IntelliTalent
GPT-4o-mini · FAISS · LangChain · MongoDB — 2026

Overview
IntelliTalent is a full-stack job matching platform that parses a PDF resume, extracts structured skills using GPT-4o-mini with FAISS-backed retrieval-augmented generation, and ranks live job listings from LinkedIn and Indeed using a hybrid scoring algorithm combining semantic similarity and skill overlap.
Problem
Job seekers manually scan hundreds of listings that are irrelevant to their skills. Keyword-based search misses contextually relevant roles while returning noise. There's no easy way to know which jobs you're actually qualified for.
Approach
Parse resume with PyMuPDF → extract skills via GPT-4o-mini + FAISS RAG over an 89-skill taxonomy → scrape live jobs via Apify → embed resume and all job descriptions using OpenAI text-embedding-3-small (1,536-dim) → compute hybrid score (60% cosine similarity + 40% skill overlap via regex taxonomy matching) → rank and display results with skill gap analysis.
System Architecture
The platform processes a resume through a multi-stage pipeline before surfacing ranked job matches:
- PDF Upload (Streamlit) → PyMuPDF text extraction
- GPT-4o-mini: resume summarization + skill extraction via FAISS RAG over 89-skill taxonomy
- Apify Actors: live LinkedIn + Indeed job scrape
- OpenAI batch embeddings — text-embedding-3-small (1,536-dim) for resume and all jobs
- NumPy vectorized cosine similarity across all jobs in <100ms
- Hybrid score = 0.6 × semantic similarity + 0.4 × skill overlap (regex taxonomy matching)

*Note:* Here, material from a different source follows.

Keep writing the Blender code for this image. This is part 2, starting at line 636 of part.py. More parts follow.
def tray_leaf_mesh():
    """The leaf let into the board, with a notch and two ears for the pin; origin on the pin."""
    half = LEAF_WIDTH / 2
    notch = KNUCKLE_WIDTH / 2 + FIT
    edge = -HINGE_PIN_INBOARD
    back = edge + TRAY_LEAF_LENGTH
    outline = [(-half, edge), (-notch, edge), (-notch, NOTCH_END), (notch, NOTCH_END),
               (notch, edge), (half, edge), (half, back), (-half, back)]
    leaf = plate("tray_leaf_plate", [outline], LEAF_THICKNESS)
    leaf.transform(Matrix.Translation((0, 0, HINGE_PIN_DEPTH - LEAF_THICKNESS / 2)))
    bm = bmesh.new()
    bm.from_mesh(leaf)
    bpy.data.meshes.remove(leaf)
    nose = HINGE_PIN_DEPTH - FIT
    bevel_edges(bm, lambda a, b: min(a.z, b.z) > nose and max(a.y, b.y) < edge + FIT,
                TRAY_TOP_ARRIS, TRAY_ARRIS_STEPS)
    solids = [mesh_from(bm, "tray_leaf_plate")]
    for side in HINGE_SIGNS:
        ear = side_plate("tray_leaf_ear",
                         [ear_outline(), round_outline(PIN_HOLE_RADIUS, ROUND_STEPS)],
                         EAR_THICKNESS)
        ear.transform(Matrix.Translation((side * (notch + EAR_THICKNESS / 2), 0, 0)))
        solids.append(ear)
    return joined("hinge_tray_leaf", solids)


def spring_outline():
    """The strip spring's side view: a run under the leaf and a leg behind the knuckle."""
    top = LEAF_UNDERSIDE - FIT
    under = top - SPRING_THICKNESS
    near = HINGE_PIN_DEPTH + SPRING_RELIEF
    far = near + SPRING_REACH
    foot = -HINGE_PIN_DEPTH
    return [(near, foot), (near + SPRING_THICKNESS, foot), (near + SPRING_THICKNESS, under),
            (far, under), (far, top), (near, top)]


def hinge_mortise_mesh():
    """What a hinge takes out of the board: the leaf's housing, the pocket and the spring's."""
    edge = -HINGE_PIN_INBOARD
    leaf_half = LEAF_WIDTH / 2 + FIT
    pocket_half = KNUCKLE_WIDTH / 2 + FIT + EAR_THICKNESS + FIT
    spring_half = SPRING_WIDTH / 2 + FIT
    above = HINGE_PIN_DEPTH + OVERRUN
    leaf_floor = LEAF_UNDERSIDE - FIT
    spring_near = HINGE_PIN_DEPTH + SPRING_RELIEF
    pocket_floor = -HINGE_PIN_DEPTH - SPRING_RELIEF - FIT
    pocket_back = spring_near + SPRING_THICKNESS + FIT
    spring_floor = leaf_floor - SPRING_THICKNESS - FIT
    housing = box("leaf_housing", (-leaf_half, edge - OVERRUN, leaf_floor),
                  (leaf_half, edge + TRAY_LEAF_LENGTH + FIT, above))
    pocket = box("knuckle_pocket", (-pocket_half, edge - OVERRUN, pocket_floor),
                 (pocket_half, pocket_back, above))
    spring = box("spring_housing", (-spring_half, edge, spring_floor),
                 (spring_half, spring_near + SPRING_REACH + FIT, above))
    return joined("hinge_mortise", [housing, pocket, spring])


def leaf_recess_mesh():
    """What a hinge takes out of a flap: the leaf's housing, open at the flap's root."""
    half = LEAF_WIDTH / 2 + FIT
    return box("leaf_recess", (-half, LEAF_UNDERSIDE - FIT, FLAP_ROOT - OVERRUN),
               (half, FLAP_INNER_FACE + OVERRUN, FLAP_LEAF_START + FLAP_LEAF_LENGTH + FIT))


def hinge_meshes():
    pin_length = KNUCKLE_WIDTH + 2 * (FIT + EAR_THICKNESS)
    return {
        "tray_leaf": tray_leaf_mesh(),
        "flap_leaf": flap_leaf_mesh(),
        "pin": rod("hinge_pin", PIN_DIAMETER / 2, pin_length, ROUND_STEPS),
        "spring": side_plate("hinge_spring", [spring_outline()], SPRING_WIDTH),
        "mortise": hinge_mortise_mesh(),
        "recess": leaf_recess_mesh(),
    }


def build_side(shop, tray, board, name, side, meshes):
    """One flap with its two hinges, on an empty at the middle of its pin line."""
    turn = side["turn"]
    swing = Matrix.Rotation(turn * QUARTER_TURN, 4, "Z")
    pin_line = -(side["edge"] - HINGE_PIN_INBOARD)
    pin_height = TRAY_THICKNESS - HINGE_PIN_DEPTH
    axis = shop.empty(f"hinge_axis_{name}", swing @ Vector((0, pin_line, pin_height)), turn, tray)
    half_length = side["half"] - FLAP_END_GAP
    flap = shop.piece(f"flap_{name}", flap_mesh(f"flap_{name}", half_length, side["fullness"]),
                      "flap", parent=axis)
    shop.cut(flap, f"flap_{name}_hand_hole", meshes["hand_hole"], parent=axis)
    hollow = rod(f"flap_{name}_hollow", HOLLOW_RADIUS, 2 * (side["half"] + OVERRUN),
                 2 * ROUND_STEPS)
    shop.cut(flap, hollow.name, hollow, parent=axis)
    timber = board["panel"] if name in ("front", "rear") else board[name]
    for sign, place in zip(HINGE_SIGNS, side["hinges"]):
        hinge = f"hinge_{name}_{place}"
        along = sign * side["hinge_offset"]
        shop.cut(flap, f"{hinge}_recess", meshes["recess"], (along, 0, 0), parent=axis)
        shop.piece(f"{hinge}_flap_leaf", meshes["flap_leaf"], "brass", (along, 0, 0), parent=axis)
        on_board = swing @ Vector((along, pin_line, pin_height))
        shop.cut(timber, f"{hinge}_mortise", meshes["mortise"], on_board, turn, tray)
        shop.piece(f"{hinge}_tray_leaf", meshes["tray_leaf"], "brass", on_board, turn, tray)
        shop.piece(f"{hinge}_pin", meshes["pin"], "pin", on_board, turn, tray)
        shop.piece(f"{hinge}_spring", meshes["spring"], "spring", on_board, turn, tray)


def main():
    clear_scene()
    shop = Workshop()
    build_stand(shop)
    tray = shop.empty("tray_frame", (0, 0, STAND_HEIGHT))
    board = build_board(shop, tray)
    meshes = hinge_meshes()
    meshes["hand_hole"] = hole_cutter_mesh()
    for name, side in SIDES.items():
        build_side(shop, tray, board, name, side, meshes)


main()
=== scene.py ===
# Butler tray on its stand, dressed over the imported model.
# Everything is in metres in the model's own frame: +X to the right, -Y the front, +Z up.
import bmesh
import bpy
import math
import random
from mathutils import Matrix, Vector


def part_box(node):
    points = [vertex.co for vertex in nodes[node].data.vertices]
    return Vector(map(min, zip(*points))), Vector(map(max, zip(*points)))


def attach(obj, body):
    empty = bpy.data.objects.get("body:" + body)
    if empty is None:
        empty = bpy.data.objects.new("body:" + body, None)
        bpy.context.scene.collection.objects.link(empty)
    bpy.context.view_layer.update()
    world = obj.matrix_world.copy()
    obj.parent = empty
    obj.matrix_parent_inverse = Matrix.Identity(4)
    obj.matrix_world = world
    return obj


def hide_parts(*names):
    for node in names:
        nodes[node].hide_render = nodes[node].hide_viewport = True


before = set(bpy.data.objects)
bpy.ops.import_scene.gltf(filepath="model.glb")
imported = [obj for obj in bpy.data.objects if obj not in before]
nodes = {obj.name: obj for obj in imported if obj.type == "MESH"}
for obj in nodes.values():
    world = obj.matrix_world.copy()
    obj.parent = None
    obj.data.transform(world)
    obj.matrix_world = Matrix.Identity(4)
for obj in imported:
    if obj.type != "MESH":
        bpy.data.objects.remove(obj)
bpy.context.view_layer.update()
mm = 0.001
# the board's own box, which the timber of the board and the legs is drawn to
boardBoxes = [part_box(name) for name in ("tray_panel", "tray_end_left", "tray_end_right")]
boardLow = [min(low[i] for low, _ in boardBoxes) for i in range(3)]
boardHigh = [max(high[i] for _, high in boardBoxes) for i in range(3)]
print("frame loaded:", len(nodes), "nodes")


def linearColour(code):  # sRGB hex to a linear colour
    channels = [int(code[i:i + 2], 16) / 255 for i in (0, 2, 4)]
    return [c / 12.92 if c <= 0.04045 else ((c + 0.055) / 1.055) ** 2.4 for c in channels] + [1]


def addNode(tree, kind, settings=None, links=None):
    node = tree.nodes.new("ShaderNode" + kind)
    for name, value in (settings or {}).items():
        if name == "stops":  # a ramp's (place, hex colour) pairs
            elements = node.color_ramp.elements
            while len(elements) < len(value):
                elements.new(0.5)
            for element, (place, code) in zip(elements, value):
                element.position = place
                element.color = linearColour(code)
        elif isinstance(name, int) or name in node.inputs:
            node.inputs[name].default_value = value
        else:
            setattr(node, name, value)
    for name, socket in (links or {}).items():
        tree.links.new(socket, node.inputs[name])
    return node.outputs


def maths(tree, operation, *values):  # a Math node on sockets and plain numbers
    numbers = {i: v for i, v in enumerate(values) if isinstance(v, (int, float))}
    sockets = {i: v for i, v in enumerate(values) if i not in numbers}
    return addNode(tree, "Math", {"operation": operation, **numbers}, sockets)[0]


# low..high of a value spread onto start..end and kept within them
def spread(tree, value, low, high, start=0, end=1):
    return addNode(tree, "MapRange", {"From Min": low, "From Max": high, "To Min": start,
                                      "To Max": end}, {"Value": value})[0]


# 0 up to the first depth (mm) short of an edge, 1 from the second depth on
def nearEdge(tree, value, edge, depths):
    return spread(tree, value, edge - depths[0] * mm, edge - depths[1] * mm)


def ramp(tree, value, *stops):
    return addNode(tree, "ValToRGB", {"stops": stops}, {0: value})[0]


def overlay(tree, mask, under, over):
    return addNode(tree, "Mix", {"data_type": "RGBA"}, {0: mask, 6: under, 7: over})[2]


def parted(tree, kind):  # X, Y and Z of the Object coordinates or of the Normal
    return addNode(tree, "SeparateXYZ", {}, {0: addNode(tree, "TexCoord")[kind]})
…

- MongoDB: user profiles, job cache with 7-day TTL indexes, match history
- Streamlit dashboard: ranked job cards + skill gap analysis panel
Key Features
- FAISS-backed RAG over 89-skill taxonomy — injects only relevant skills into LLM context, reducing token usage
- Regex taxonomy matching replaces per-job LLM calls (~50ms vs 5+ sec per job)
- Batch OpenAI embeddings with vectorized cosine similarity across all jobs in <100ms
- O*NET role clustering (1,000+ occupations) with synonym expansion for smarter search
- GPT-generated role suggestions + role selection screen before job search
- Auth: bcrypt password hashing, OTP email verification, brute-force account lockout
- MongoDB TTL indexes auto-expire job listings after 7 days
Technical Stack
- LLM: GPT-4o-mini, text-embedding-3-small (OpenAI)
- Orchestration: LangChain
- Vector Store: FAISS
- PDF Parsing: PyMuPDF
- Frontend: Streamlit
- Database: MongoDB 7.0
- Job Scraping: Apify Actors (LinkedIn + Indeed)
- Containerization: Docker + Docker Compose
- Cloud: AWS EC2, GCP Cloud Run
- Secrets: AWS SSM Parameter Store, GCP Secret Manager
Deployment
Deployed on AWS EC2 (t2.micro) and GCP Cloud Run with 0–3 auto-scaling instances and 2GB RAM. Secrets managed via AWS SSM Parameter Store and GCP Secret Manager. Dockerized with Python 3.11-slim base image.
Challenges & Solutions
- Per-job LLM calls were too slow (5+ sec each) → replaced with regex taxonomy matching (~50ms total)
- Full taxonomy in every prompt was token-heavy → FAISS RAG injects only top-k relevant skills into context
- Job cache lost on container restart → moved to MongoDB with 7-day TTL indexes for persistence
Future Improvements
Application tracker, resume quality score, cross-user job alerts, and a personal analytics dashboard.